Comparative Analysis of the Performance of Helical Piles and Conventional Concrete Piles in Different Soils Using Hardening Soil Model in PLAXIS 3D

Abstract

This study conducts a detailed numerical calculation of the axial behavior of helical piles (HP) and normal concrete piles (RCC) under extremely wide soil conditions using PLAXIS 3D with the hardening soil model (HSM). 144 finite element models were developed by systematic variation in pile length (10-20 m), diameter (450-750 mm), and helix configurations in the soil profiles of soft, medium, and stiff clay; loose, medium-dense, and dense sand; and layered stratifications.
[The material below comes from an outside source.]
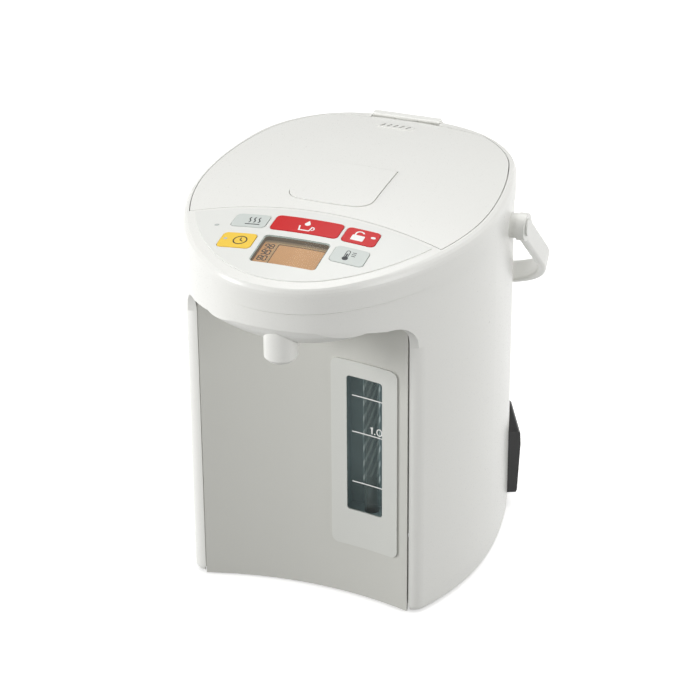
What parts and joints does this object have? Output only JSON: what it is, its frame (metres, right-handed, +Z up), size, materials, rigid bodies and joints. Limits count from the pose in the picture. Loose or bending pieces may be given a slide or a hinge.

Results indicate that HP is always better than RCC piles at shallow to medium embedment depths (10-15 m) and smaller diameters (450-650 mm), with settlement reductions by 10-22% in clay and 12-20% in loose to medium-dense sand. In dense sand and hard clay, the differential performance is lessened considerably, with differential performance decreasing below 5% at larger diameters (750 mm) and depths of installation (20 m), where settlement behavior is governed mainly by pile length. HP in strata has 8-20% lower settlements than RCC piles, with maximum advantages in clay-sand profiles due to the combined effect of helix plates and end-bearing resistance. Overall, the findings indicate that while RCC piles remain suitable for application in dense soils at increased depths, HPs provide enhanced serviceability in soft and stratified soils, which indicates their potential to be a sustainable and efficient foundation choice in unfavorable geotechnical conditions.